PICO DA VIGIA 2
Pessoas, costumes, estórias e tradições da Fajã Grande das Flores e outros temas.
O CICLO DO MILHO VIII
Pão, bolo, escaldas e papas eram comidos geralmente com leite. No entanto o pão, o bolo e as escaldas acompanhavam o conduto da maior parte das refeições. Muitas vezes o pão tinha que ser estufado ou frito para evitar o bolor. O bolo, quando mais velho, também se comia frito.
Na altura em que o milho era apanhado e com as maçarocas que não eram encambulhadas faziam-se as célebres “papas grossas”, de cozedura semelhante às outras mas com a diferença de que o milho ainda estava verde e era moído em casa, num “moinho de mão” que muitas famílias possuíam. Estas papas muitas vezes eram partidas às talhadas e fritas o que constituía uma refeição muito gostosa e apreciada.
Todos os anos, alguns dias após o milho estar todo apanhado, o que acontecia geralmente pelos Santos, recolhia-se, em toda a freguesia o “Milho para as Almas”.
Na Fajã Grande, como aliás em toda a ilha das Flores, houve sempre um grande culto, devoção e, sobretudo, respeito pelas almas do purgatório, o que se verificava especialmente ao longo de todo o mês de Novembro. Recorde-se que inclusivamente o primitivo orago da freguesia da Caveira era as Benditas Almas, aliás nunca mudado por decisão canónica mas apenas por vontade popular, dado que considerava-se “que o dia em que se celebravam as Benditas Almas era de ofícios fúnebres e portanto pouco próprio para festas e celebrações”.
A importância do culto e devoção ou lembrança dos que tinham partido e eventualmente estariam no Purgatório a expiar as suas faltas até terem o álibi para entrar no Céu, era de facto gigantesca, desmesurada e a ela inequivocamente toda a freguesia aderia. Um dos pontos altos era o da recolha do milho da primeira casa da Assumada à última da Via d’Água e cujo dinheiro resultante da venda se destinava a celebrar missas opor alma de todas as pessoas até então falecidas na freguesia.

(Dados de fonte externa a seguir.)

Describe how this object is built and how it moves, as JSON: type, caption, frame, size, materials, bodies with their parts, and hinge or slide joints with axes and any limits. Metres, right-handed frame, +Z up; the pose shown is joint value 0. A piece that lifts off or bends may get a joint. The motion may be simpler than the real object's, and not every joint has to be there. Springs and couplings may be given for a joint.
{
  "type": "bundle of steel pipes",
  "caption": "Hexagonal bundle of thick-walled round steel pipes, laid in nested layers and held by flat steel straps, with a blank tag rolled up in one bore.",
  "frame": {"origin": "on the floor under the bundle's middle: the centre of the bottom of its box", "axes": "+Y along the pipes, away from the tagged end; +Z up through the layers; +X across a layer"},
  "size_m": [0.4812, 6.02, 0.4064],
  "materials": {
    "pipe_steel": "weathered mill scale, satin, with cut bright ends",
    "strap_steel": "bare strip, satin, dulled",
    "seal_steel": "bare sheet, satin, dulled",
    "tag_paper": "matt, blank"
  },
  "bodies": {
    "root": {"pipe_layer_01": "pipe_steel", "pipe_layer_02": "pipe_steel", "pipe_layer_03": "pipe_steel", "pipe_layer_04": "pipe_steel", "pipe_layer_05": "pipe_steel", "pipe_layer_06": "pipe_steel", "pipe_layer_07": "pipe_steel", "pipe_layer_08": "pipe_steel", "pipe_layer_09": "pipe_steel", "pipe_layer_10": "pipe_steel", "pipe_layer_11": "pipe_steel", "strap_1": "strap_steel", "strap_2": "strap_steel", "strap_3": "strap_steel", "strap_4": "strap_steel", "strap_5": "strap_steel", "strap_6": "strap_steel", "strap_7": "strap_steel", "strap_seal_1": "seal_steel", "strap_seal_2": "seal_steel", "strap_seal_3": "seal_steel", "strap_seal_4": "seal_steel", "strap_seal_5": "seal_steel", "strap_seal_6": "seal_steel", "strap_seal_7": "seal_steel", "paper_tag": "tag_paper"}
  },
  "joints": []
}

Com uma organização impecável e sob as ordens da “Mordoma das Almas” cargo desempenhado durante a minha infância pela minha avó materna, um grupo de homens carregando cestos às costas corriam as casas da freguesia uma a uma e recolhiam as maçarocas já descascadas que cada um achava que podia e devia oferecer por alma dos seus e dos outros. Todo esse milho era levado para casa da Mordoma e colocado na sala formando, a pouco e pouco, um enorme monte. Um grupo de mulheres e crianças sentavam-se à volta e debulhavam-no todo, maçaroca após maçaroca e enchiam-no em sacos a fim de ser vendido, o que acontecia geralmente no próprio dia da recolha.
O dinheiro resultante da venda do milho era entregue ao pároco que com ele ia celebrando missas e rezando responsos durante todo o mês de Novembro pela alma de todos os familiares já falecidos de todas as casas da freguesia.

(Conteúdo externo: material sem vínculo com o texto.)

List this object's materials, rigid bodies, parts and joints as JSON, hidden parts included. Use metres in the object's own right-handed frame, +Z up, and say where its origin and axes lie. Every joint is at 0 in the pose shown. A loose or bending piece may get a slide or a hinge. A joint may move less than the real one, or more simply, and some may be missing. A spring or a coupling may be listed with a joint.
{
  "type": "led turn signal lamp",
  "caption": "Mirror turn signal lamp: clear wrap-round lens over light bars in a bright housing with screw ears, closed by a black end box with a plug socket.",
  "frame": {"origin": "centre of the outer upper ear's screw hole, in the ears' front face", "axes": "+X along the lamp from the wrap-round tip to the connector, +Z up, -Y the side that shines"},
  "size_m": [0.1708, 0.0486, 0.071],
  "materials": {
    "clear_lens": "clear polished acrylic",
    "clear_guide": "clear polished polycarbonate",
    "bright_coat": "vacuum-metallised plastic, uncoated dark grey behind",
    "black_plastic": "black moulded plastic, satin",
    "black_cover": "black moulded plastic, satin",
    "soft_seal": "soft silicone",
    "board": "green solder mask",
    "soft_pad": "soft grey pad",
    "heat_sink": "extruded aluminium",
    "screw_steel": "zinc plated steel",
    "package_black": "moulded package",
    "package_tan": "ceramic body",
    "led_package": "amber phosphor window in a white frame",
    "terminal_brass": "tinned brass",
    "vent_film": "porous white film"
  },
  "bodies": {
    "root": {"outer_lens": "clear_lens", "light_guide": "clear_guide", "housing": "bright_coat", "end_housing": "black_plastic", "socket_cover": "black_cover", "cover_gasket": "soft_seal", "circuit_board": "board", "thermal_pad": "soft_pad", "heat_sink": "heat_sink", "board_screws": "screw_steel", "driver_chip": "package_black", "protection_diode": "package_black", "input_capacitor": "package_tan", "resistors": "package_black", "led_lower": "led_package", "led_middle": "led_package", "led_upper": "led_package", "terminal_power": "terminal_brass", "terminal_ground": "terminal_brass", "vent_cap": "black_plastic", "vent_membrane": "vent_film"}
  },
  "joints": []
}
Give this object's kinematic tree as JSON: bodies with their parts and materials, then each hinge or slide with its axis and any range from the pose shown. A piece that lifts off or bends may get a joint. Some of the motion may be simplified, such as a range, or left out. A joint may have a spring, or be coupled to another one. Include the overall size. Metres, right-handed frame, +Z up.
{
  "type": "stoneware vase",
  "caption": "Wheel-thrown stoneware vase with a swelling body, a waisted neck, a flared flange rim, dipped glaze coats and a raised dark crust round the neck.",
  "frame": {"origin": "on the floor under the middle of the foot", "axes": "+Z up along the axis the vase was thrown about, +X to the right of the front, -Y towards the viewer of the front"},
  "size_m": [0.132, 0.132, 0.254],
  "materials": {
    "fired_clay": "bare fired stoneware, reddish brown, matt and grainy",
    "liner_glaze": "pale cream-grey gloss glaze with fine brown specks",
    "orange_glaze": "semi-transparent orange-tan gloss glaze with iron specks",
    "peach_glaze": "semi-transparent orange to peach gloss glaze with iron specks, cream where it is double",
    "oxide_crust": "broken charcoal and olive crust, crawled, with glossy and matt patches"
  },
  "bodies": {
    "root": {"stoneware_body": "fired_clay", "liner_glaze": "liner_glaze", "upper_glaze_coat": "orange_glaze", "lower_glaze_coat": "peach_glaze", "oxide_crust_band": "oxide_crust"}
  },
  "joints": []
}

Em tempos mais antigos, segundo relatos de pessoas mais idosa, esta recolha do milho era feita de forma diferente. Segundo esses relatos havia na rua Direita, perto da casa de Espírito Santo de Baixo, uma casa, chamada “Casa do Purgatório”. Nessa altura, em vez do milho ser recolhido sob as ordens da Mordoma, seriam as pessoas a ir levá-lo a essa casa, onde ia ficando guardado até ser debulhado e vendido, sendo o dinheiro resultante da venda também destinado a missas para as almas. Uma das minhas tias actualmente a rondar os noventa e quatro anos garante-me que se lembra de ir levar um saco de milho à “Casa do Purgatório”.
Curiosamente muitas pessoas, especialmente mulheres, quando se viam em dificuldades ou com problemas, voltavam-se para as almas e prometiam “tirar uma esmola” se, por intercessão destas, ficassem aliviadas de seus males. Se as Benditas Almas supostamente atendiam o pedido formulado, a votante corria sozinha todas as casas da freguesia. Batendo à porta gritava: “Esmola para as almas”. Cada família dava então um pouco de milho ou se o não tivesse ou não quisesse dar, respondia simplesmente: “Pai Nosso e Ave Maria”. O milho resultante deste peditório era geralmente entregue à Mordoma que o juntava ao anteriormente recolhido ou lhe dava destino idêntico.
Note-se que rituais semelhantes a este eram cumpridos quando se solicitava a intervenção do Santíssimo, da Sra da Saúde, de São José, Santa Filomena ou de outro santo, sendo neste caso o dinheiro entregue na igreja em memória do santo respectivo.